◆ **TASK DIRECTIONS**
Write the data out again, exactly as given.

◆ **AVAILABLE DATA**
★ ★ ★

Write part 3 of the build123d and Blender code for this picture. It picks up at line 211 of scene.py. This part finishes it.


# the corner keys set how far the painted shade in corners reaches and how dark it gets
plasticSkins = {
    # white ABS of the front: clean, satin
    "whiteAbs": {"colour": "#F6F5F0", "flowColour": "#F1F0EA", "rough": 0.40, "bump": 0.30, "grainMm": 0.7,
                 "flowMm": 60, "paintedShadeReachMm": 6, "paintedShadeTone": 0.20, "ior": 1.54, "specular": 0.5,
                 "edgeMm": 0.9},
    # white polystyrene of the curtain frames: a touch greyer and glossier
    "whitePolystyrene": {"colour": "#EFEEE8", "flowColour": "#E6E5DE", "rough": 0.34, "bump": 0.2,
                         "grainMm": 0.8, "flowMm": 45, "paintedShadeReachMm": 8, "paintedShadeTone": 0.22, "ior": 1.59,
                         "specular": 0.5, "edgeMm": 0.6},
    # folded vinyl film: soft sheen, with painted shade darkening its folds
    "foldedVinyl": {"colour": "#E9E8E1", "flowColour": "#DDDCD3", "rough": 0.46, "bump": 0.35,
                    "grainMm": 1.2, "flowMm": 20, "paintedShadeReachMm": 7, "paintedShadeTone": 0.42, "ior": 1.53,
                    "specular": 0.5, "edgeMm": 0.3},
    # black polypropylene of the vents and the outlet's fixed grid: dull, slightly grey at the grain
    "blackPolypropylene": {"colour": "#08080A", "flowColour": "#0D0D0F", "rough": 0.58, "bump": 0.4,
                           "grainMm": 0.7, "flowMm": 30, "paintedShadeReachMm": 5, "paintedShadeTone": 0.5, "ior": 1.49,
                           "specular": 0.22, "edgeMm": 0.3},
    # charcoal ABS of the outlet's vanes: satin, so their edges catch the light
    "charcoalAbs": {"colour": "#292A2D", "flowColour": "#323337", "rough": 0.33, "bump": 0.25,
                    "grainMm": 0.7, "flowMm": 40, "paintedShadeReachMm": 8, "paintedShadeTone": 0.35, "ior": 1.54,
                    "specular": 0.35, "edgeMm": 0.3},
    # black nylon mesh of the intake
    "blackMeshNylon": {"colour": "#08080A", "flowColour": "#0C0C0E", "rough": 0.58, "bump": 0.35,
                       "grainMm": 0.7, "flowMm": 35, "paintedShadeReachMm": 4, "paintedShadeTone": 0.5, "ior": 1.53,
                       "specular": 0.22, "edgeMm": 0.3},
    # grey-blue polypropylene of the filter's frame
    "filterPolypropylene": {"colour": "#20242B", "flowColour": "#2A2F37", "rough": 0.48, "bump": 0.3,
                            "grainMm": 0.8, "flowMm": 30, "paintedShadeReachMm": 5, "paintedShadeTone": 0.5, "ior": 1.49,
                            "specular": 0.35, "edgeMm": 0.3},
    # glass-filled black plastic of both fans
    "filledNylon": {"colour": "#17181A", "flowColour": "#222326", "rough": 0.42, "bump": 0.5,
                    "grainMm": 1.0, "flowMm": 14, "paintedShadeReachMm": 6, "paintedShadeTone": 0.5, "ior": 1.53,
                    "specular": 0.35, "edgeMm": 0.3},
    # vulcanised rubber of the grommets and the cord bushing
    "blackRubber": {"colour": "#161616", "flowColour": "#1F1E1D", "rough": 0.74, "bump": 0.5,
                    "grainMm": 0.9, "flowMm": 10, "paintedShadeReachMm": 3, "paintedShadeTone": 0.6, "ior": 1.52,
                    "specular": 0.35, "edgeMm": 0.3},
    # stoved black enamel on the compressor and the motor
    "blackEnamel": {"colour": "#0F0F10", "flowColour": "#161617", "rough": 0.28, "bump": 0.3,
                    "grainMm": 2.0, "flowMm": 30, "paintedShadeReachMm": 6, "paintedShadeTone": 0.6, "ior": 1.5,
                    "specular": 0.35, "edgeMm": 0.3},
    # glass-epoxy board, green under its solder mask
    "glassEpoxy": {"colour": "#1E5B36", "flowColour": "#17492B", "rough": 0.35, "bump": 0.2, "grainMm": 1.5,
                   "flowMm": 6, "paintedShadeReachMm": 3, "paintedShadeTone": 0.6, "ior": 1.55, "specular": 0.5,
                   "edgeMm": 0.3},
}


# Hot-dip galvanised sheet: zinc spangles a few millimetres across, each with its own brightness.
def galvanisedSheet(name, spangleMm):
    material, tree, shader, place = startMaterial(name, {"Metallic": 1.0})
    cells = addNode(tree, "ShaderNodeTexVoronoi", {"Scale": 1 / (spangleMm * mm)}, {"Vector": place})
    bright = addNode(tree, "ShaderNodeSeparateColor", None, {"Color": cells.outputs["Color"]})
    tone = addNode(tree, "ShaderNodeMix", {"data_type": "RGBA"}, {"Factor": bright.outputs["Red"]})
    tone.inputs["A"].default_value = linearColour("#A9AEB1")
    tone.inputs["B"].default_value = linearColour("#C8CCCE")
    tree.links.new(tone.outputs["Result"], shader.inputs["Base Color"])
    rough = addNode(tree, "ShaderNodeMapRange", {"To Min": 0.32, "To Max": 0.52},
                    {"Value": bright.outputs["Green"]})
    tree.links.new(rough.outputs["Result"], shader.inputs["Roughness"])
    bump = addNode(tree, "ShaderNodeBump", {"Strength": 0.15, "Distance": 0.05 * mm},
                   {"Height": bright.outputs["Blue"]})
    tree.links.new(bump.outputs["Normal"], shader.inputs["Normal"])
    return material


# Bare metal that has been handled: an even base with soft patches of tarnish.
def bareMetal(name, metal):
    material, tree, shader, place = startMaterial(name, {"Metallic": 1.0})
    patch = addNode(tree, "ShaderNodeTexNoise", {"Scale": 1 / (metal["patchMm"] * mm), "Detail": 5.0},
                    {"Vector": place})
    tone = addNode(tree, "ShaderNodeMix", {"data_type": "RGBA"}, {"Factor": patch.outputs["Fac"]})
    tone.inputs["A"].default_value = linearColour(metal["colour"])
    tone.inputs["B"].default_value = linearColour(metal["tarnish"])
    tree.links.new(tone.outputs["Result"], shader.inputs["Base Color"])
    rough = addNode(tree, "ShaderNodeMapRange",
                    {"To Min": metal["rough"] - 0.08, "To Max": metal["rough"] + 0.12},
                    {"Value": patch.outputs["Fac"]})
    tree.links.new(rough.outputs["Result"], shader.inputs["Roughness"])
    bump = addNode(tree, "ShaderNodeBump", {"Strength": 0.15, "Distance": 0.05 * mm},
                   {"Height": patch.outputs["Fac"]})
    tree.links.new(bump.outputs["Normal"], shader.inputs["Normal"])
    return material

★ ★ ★

◆ **THE OUTPUT**
Write part 3 of the build123d and Blender code for this picture. It picks up at line 211 of scene.py. This part finishes it.


# the corner keys set how far the painted shade in corners reaches and how dark it gets
plasticSkins = {
    # white ABS of the front: clean, satin
    "whiteAbs": {"colour": "#F6F5F0", "flowColour": "#F1F0EA", "rough": 0.40, "bump": 0.30, "grainMm": 0.7,
                 "flowMm": 60, "paintedShadeReachMm": 6, "paintedShadeTone": 0.20, "ior": 1.54, "specular": 0.5,
                 "edgeMm": 0.9},
    # white polystyrene of the curtain frames: a touch greyer and glossier
    "whitePolystyrene": {"colour": "#EFEEE8", "flowColour": "#E6E5DE", "rough": 0.34, "bump": 0.2,
                         "grainMm": 0.8, "flowMm": 45, "paintedShadeReachMm": 8, "paintedShadeTone": 0.22, "ior": 1.59,
                         "specular": 0.5, "edgeMm": 0.6},
    # folded vinyl film: soft sheen, with painted shade darkening its folds
    "foldedVinyl": {"colour": "#E9E8E1", "flowColour": "#DDDCD3", "rough": 0.46, "bump": 0.35,
                    "grainMm": 1.2, "flowMm": 20, "paintedShadeReachMm": 7, "paintedShadeTone": 0.42, "ior": 1.53,
                    "specular": 0.5, "edgeMm": 0.3},
    # black polypropylene of the vents and the outlet's fixed grid: dull, slightly grey at the grain
    "blackPolypropylene": {"colour": "#08080A", "flowColour": "#0D0D0F", "rough": 0.58, "bump": 0.4,
                           "grainMm": 0.7, "flowMm": 30, "paintedShadeReachMm": 5, "paintedShadeTone": 0.5, "ior": 1.49,
                           "specular": 0.22, "edgeMm": 0.3},
    # charcoal ABS of the outlet's vanes: satin, so their edges catch the light
    "charcoalAbs": {"colour": "#292A2D", "flowColour": "#323337", "rough": 0.33, "bump": 0.25,
                    "grainMm": 0.7, "flowMm": 40, "paintedShadeReachMm": 8, "paintedShadeTone": 0.35, "ior": 1.54,
                    "specular": 0.35, "edgeMm": 0.3},
    # black nylon mesh of the intake
    "blackMeshNylon": {"colour": "#08080A", "flowColour": "#0C0C0E", "rough": 0.58, "bump": 0.35,
                       "grainMm": 0.7, "flowMm": 35, "paintedShadeReachMm": 4, "paintedShadeTone": 0.5, "ior": 1.53,
                       "specular": 0.22, "edgeMm": 0.3},
    # grey-blue polypropylene of the filter's frame
    "filterPolypropylene": {"colour": "#20242B", "flowColour": "#2A2F37", "rough": 0.48, "bump": 0.3,
                            "grainMm": 0.8, "flowMm": 30, "paintedShadeReachMm": 5, "paintedShadeTone": 0.5, "ior": 1.49,
                            "specular": 0.35, "edgeMm": 0.3},
    # glass-filled black plastic of both fans
    "filledNylon": {"colour": "#17181A", "flowColour": "#222326", "rough": 0.42, "bump": 0.5,
                    "grainMm": 1.0, "flowMm": 14, "paintedShadeReachMm": 6, "paintedShadeTone": 0.5, "ior": 1.53,
                    "specular": 0.35, "edgeMm": 0.3},
    # vulcanised rubber of the grommets and the cord bushing
    "blackRubber": {"colour": "#161616", "flowColour": "#1F1E1D", "rough": 0.74, "bump": 0.5,
                    "grainMm": 0.9, "flowMm": 10, "paintedShadeReachMm": 3, "paintedShadeTone": 0.6, "ior": 1.52,
                    "specular": 0.35, "edgeMm": 0.3},
    # stoved black enamel on the compressor and the motor
    "blackEnamel": {"colour": "#0F0F10", "flowColour": "#161617", "rough": 0.28, "bump": 0.3,
                    "grainMm": 2.0, "flowMm": 30, "paintedShadeReachMm": 6, "paintedShadeTone": 0.6, "ior": 1.5,
                    "specular": 0.35, "edgeMm": 0.3},
    # glass-epoxy board, green under its solder mask
    "glassEpoxy": {"colour": "#1E5B36", "flowColour": "#17492B", "rough": 0.35, "bump": 0.2, "grainMm": 1.5,
                   "flowMm": 6, "paintedShadeReachMm": 3, "paintedShadeTone": 0.6, "ior": 1.55, "specular": 0.5,
                   "edgeMm": 0.3},
}


# Hot-dip galvanised sheet: zinc spangles a few millimetres across, each with its own brightness.
def galvanisedSheet(name, spangleMm):
    material, tree, shader, place = startMaterial(name, {"Metallic": 1.0})
    cells = addNode(tree, "ShaderNodeTexVoronoi", {"Scale": 1 / (spangleMm * mm)}, {"Vector": place})
    bright = addNode(tree, "ShaderNodeSeparateColor", None, {"Color": cells.outputs["Color"]})
    tone = addNode(tree, "ShaderNodeMix", {"data_type": "RGBA"}, {"Factor": bright.outputs["Red"]})
    tone.inputs["A"].default_value = linearColour("#A9AEB1")
    tone.inputs["B"].default_value = linearColour("#C8CCCE")
    tree.links.new(tone.outputs["Result"], shader.inputs["Base Color"])
    rough = addNode(tree, "ShaderNodeMapRange", {"To Min": 0.32, "To Max": 0.52},
                    {"Value": bright.outputs["Green"]})
    tree.links.new(rough.outputs["Result"], shader.inputs["Roughness"])
    bump = addNode(tree, "ShaderNodeBump", {"Strength": 0.15, "Distance": 0.05 * mm},
                   {"Height": bright.outputs["Blue"]})
    tree.links.new(bump.outputs["Normal"], shader.inputs["Normal"])
    return material


# Bare metal that has been handled: an even base with soft patches of tarnish.
def bareMetal(name, metal):
    material, tree, shader, place = startMaterial(name, {"Metallic": 1.0})
    patch = addNode(tree, "ShaderNodeTexNoise", {"Scale": 1 / (metal["patchMm"] * mm), "Detail": 5.0},
                    {"Vector": place})
    tone = addNode(tree, "ShaderNodeMix", {"data_type": "RGBA"}, {"Factor": patch.outputs["Fac"]})
    tone.inputs["A"].default_value = linearColour(metal["colour"])
    tone.inputs["B"].default_value = linearColour(metal["tarnish"])
    tree.links.new(tone.outputs["Result"], shader.inputs["Base Color"])
    rough = addNode(tree, "ShaderNodeMapRange",
                    {"To Min": metal["rough"] - 0.08, "To Max": metal["rough"] + 0.12},
                    {"Value": patch.outputs["Fac"]})
    tree.links.new(rough.outputs["Result"], shader.inputs["Roughness"])
    bump = addNode(tree, "ShaderNodeBump", {"Strength": 0.15, "Distance": 0.05 * mm},
                   {"Height": patch.outputs["Fac"]})
    tree.links.new(bump.outputs["Normal"], shader.inputs["Normal"])
    return material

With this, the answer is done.